(Scripts that build objects)
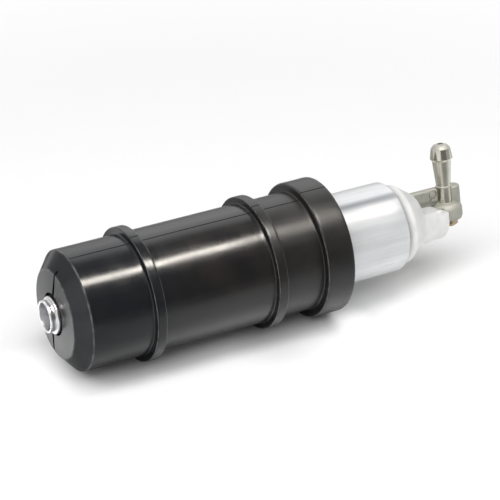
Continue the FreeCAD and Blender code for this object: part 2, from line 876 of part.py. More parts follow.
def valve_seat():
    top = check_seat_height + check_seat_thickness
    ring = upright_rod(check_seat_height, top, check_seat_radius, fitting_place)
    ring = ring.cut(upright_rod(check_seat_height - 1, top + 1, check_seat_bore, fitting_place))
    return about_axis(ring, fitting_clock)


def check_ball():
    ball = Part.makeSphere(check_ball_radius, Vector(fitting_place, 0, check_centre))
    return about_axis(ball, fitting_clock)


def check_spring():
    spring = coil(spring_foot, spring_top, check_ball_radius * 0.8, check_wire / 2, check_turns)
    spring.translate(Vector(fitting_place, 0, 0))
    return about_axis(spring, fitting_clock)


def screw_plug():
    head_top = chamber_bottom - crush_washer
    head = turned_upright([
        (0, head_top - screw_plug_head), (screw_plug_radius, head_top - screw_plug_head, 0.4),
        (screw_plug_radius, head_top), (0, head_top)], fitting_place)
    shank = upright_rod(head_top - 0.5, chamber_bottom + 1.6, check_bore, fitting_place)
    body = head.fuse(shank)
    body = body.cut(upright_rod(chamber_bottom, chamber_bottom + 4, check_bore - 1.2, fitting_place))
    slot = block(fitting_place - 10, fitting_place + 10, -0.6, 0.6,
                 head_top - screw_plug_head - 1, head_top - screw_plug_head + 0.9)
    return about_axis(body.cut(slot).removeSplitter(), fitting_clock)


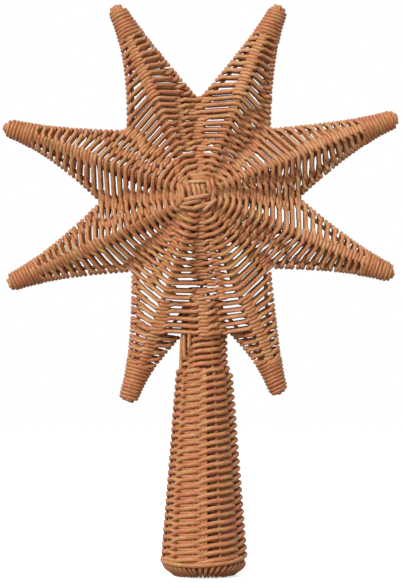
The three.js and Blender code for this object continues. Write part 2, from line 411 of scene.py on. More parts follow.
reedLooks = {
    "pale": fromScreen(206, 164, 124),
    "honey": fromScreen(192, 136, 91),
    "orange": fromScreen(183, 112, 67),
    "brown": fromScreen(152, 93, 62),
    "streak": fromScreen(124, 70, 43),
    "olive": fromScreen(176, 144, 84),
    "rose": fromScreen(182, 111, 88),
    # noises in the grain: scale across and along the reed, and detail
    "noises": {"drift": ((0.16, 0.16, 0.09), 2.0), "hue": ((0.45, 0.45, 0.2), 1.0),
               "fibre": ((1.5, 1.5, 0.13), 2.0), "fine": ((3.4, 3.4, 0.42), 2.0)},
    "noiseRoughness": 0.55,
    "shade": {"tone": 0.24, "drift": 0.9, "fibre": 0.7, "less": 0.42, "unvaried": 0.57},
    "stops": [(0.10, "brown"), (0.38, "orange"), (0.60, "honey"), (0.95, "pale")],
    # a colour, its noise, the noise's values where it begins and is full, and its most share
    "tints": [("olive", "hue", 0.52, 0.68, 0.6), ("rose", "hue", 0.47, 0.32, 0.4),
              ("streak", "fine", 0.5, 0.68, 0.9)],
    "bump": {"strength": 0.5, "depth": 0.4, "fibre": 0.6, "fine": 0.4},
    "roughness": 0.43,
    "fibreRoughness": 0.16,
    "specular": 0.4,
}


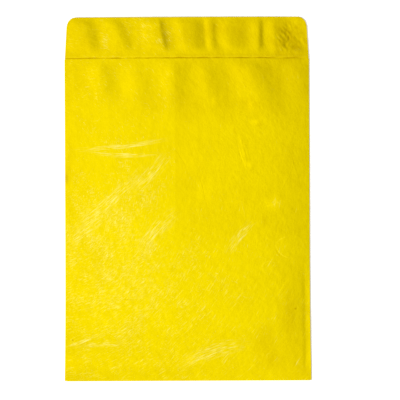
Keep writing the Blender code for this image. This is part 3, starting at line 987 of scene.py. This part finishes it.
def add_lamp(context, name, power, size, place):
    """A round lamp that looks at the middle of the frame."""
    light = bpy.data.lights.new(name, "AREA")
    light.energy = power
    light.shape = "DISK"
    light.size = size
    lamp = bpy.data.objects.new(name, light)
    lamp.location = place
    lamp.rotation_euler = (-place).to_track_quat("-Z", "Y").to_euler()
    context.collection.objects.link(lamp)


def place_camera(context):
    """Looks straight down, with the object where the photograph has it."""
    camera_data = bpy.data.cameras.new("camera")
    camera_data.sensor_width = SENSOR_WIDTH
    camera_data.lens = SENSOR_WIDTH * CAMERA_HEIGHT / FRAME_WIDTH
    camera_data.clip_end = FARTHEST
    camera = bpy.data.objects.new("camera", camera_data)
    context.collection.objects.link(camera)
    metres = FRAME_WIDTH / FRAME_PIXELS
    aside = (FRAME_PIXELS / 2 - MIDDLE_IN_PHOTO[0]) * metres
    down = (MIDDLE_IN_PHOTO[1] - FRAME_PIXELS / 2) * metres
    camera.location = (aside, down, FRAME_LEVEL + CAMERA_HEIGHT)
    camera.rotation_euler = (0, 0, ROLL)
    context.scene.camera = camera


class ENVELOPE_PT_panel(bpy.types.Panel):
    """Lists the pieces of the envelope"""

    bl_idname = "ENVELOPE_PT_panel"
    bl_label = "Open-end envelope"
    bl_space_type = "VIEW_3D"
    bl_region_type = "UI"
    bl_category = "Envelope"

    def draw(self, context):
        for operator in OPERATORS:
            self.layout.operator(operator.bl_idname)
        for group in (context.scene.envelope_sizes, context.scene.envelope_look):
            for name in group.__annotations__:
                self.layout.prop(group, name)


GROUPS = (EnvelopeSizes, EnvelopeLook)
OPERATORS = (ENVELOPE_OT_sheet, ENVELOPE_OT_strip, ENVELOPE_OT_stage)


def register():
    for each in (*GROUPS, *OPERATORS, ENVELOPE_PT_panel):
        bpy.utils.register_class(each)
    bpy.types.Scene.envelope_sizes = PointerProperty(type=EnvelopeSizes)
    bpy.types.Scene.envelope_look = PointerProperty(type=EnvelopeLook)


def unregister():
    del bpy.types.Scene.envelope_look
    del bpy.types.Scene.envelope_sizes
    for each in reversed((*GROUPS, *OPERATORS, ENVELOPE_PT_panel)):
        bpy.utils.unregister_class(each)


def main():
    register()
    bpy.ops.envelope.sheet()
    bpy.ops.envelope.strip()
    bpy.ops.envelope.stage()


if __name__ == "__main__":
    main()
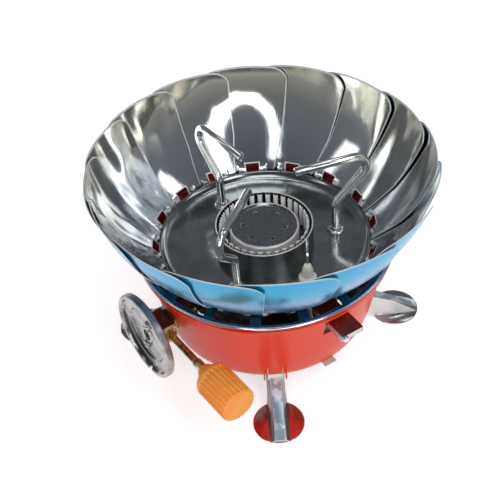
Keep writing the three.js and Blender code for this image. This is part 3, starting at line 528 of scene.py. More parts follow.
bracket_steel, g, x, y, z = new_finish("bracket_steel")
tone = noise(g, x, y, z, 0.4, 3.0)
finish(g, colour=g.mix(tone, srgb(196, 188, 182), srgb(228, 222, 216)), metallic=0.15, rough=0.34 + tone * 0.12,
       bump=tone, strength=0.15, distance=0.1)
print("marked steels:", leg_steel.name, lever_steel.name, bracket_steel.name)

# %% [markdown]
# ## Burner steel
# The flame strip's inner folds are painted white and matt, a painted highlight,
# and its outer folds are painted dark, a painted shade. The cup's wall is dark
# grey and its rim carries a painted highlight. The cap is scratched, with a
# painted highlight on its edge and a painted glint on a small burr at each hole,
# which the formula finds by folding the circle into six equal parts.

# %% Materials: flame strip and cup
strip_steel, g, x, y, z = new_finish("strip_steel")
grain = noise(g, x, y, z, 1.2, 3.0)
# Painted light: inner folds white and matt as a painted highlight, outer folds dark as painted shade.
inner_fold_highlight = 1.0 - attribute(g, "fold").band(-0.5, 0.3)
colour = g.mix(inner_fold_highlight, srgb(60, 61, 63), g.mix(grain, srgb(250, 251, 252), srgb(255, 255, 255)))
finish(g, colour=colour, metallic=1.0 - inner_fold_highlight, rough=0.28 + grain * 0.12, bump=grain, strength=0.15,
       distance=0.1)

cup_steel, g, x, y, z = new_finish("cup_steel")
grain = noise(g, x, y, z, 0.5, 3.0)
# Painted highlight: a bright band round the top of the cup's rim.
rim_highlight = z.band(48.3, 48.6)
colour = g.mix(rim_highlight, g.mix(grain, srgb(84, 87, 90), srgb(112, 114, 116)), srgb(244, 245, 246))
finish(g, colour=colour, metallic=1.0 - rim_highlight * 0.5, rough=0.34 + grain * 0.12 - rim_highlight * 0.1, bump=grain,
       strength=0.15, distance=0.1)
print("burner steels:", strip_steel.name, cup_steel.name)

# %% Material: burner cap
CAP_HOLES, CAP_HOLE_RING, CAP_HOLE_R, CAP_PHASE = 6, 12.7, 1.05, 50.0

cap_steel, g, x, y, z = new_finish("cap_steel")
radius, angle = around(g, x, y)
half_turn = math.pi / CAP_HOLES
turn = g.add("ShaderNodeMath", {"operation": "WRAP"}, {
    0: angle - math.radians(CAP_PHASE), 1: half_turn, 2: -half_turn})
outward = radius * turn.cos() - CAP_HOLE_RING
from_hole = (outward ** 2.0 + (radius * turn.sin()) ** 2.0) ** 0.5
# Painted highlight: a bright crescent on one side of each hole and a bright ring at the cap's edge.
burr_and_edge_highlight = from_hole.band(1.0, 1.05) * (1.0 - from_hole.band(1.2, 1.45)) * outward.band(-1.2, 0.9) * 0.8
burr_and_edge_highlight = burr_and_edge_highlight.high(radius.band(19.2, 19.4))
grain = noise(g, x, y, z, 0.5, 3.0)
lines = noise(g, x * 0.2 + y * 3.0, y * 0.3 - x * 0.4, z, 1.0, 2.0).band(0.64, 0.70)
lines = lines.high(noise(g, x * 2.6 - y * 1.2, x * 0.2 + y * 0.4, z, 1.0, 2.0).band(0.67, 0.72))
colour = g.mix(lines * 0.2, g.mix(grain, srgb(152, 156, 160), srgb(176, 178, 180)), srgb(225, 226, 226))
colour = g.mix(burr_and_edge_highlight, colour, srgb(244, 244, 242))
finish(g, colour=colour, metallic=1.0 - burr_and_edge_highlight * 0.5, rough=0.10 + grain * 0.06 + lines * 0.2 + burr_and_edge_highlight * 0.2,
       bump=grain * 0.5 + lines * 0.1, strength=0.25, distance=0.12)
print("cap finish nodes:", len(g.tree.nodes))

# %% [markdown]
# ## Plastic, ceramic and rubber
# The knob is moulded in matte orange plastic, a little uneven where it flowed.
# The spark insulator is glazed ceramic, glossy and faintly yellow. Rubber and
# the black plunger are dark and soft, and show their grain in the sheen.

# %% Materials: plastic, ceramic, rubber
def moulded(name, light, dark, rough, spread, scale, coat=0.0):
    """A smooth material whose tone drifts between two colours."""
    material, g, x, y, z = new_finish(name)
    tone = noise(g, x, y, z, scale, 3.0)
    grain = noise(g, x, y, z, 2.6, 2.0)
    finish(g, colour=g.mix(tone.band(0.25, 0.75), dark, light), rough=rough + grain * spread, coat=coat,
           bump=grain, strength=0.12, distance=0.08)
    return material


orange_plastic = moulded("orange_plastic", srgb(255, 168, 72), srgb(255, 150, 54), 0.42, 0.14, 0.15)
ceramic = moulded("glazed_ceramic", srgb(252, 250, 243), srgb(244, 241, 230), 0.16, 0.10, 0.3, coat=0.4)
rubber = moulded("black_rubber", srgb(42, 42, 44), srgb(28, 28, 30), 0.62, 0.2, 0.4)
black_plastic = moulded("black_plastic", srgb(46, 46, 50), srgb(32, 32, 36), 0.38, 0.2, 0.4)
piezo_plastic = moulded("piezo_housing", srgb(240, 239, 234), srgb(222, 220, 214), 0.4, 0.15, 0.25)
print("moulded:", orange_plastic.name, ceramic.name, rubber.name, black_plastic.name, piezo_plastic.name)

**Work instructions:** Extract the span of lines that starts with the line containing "Keep writing the Blender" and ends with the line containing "self.layout.prop(group, name)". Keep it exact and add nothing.

**Written answer:**
Keep writing the Blender code for this image. This is part 3, starting at line 987 of scene.py. This part finishes it.
def add_lamp(context, name, power, size, place):
    """A round lamp that looks at the middle of the frame."""
    light = bpy.data.lights.new(name, "AREA")
    light.energy = power
    light.shape = "DISK"
    light.size = size
    lamp = bpy.data.objects.new(name, light)
    lamp.location = place
    lamp.rotation_euler = (-place).to_track_quat("-Z", "Y").to_euler()
    context.collection.objects.link(lamp)


def place_camera(context):
    """Looks straight down, with the object where the photograph has it."""
    camera_data = bpy.data.cameras.new("camera")
    camera_data.sensor_width = SENSOR_WIDTH
    camera_data.lens = SENSOR_WIDTH * CAMERA_HEIGHT / FRAME_WIDTH
    camera_data.clip_end = FARTHEST
    camera = bpy.data.objects.new("camera", camera_data)
    context.collection.objects.link(camera)
    metres = FRAME_WIDTH / FRAME_PIXELS
    aside = (FRAME_PIXELS / 2 - MIDDLE_IN_PHOTO[0]) * metres
    down = (MIDDLE_IN_PHOTO[1] - FRAME_PIXELS / 2) * metres
    camera.location = (aside, down, FRAME_LEVEL + CAMERA_HEIGHT)
    camera.rotation_euler = (0, 0, ROLL)
    context.scene.camera = camera


class ENVELOPE_PT_panel(bpy.types.Panel):
    """Lists the pieces of the envelope"""

    bl_idname = "ENVELOPE_PT_panel"
    bl_label = "Open-end envelope"
    bl_space_type = "VIEW_3D"
    bl_region_type = "UI"
    bl_category = "Envelope"

    def draw(self, context):
        for operator in OPERATORS:
            self.layout.operator(operator.bl_idname)
        for group in (context.scene.envelope_sizes, context.scene.envelope_look):
            for name in group.__annotations__:
                self.layout.prop(group, name)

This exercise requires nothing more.